France has always been spiritual, but dislikes many things about organized religion. Back in the day, of course, he was as staunch a Catholic as anyone, but these days he prefers to keep spiritual conversations between him and God, without a priest's intervention.
France has very little concept of personal space. A large part of this isn't even intentional; it's just common in France to be very close to each other, even strangers, even bumping into people without realizing it. It may come off as rude to people who are used to more personal space, but to France it's normal and he won't realize it's bothering someone unless they point it out.

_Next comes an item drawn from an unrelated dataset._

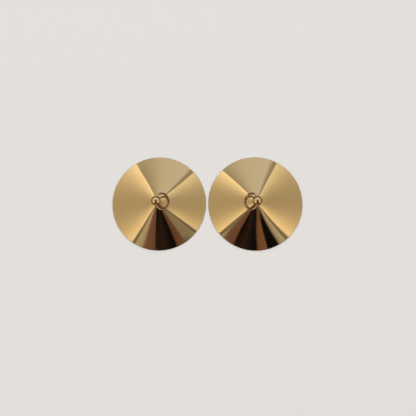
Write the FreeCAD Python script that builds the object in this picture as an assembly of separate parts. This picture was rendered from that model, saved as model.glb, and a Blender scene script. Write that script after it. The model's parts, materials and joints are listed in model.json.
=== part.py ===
import FreeCAD, Part
import math
import os

from FreeCAD import Vector

# A pair of conical finger cymbals, lying mouth down side by side.
# Millimetres. +Z is up, X runs through both apexes, and the origin is midway
# between the two cymbals on the plane that their rims rest on.
# Each cymbal: a turned conical shell, a ball stud through its apex, a leather
# washer, a metal washer and a nut on the stud inside the bowl, and a split
# ring that swings in the ball's cross bore.

# ---- driving dimensions -------------------------------------------------

CYMBAL_DIAMETER = 60.0
CENTRE_SPACING = 61.5       # the two rims lie 1.5 mm apart
CONE_ANGLE = 16.0           # slope of the cone below level, degrees
WALL = 1.2                  # shell thickness, square to its face
RIM_HEIGHT = 0.7            # the upright band round the rim
RIM_ROUND = 0.3             # soft edge where cone and band meet
FOOT_ROUND = 0.15           # broken edges of the foot
APEX_SEAT_RADIUS = 2.5      # flat on top of the apex, under the collar
BOSS_RADIUS = 5.2           # flat under the apex, for the leather washer
SHELL_HOLE_RADIUS = 1.6

BALL_DIAMETER = 6.2
BALL_ABOVE_APEX = 4.75      # ball centre above the cone's sharp apex
BORE_DIAMETER = 2.6         # cross bore, along Y
BORE_EDGE_ROUND = 0.25
NECK_RADIUS = 1.35
COLLAR_RADIUS = 2.4
COLLAR_HEIGHT = 0.8
COLLAR_EDGE_ROUND = 0.2
SHANK_RADIUS = 1.5          # M3
SHANK_TIP_CHAMFER = 0.3
SHANK_BELOW_NUT = 0.7

RING_WIRE_DIAMETER = 1.25
RING_OUTER_DIAMETER = 11.2
RING_TWIST = 0.4            # how far the cut ends pass each other, sideways
RING_CUT = 0.35             # gap between the cut ends, along the wire
RING_BACK_SET = 0.57        # the wire sits behind the bore's axis by this much
RING_REST_GAP = 0.08        # ring to cone, where it lies
LEFT_CUT_ANGLE = 100.0      # from the ring's outward end, towards +Y
RIGHT_CUT_ANGLE = 46.0

LEATHER_RADIUS = 4.6
LEATHER_THICKNESS = 1.0
LEATHER_EDGE_ROUND = 0.25
WASHER_RADIUS = 3.6
WASHER_THICKNESS = 0.5
WASHER_EDGE_ROUND = 0.12
WASHER_HOLE_RADIUS = 1.6
NUT_ACROSS_FLATS = 5.5      # M3 thin nut
NUT_HEIGHT = 1.8
NUT_CHAMFER_ANGLE = 30.0
NUT_BORE_RADIUS = 1.52
NUT_BORE_CHAMFER = 0.25

# ---- worked out from them -----------------------------------------------

UP = Vector(0, 0, 1)
SLOPE = math.radians(CONE_ANGLE)
RIM_RADIUS = CYMBAL_DIAMETER / 2
APEX_Z = RIM_HEIGHT + RIM_RADIUS * math.tan(SLOPE)
WALL_UPRIGHT = WALL / math.cos(SLOPE)
BALL_RADIUS = BALL_DIAMETER / 2
BALL_Z = APEX_Z + BALL_ABOVE_APEX
WIRE_RADIUS = RING_WIRE_DIAMETER / 2
RING_RADIUS = RING_OUTER_DIAMETER / 2 - WIRE_RADIUS
RING_REACH = 2 * RING_RADIUS - RING_BACK_SET    # bore axis to the far wire


def cone_top(radius):
    """Height of the shell's outer face at a radius."""
    return APEX_Z - radius * math.tan(SLOPE)


def cone_under(radius):
    """Height of the shell's inner face at a radius."""
    return cone_top(radius) - WALL_UPRIGHT


SEAT_Z = cone_top(APEX_SEAT_RADIUS)
BOSS_Z = cone_under(BOSS_RADIUS)
LEATHER_Z = BOSS_Z - LEATHER_THICKNESS
WASHER_Z = LEATHER_Z - WASHER_THICKNESS
NUT_Z = WASHER_Z - NUT_HEIGHT
TIP_Z = NUT_Z - SHANK_BELOW_NUT
FOOT_INNER_RADIUS = (APEX_Z - WALL_UPRIGHT) / math.tan(SLOPE)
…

Italy learned his driving from somewhere (although he took it to a whole new level). France too, tends to take traffic laws and speed limits as suggestions, rather than absolute rules. He also isn't afraid to shave perilously close to other cars or even nudge them out of the way when necessary. It's just not a big deal in France.
Like most French, Francis avoids turning on the lights until it's pitch black inside. He hates wasting electricity and having to foot the bill, especially since it's expensive in France.
Like Greece and Spain, France is fairly easy-going in terms of time constraints. Which means he often shows up a while after the appointed time, which isn't unusual in France, but drives countries like Germany and America crazy. Conversely, their crushing need for punctuality strikes him as unhealthy and obsessive.
Despite his struggle with her immortality, France is actually very good at letting go of the past. He's learned to forgive and move on, not letting past wrongs weigh too much on him. For this reason, he's not angry about Joan of Arc anymore, only sorry that someone he cared so much for had to suffer. He likes to keep looking forward and retain hope for the future.
The French value privacy. France will rarely inquire about matters that strike him as private, although this may come off to some (such as Americans) as a lack of concern, whereas he views it as respecting privacy. Generally he will leave all doors closed, even when he leaves a room and he will always knock before entering.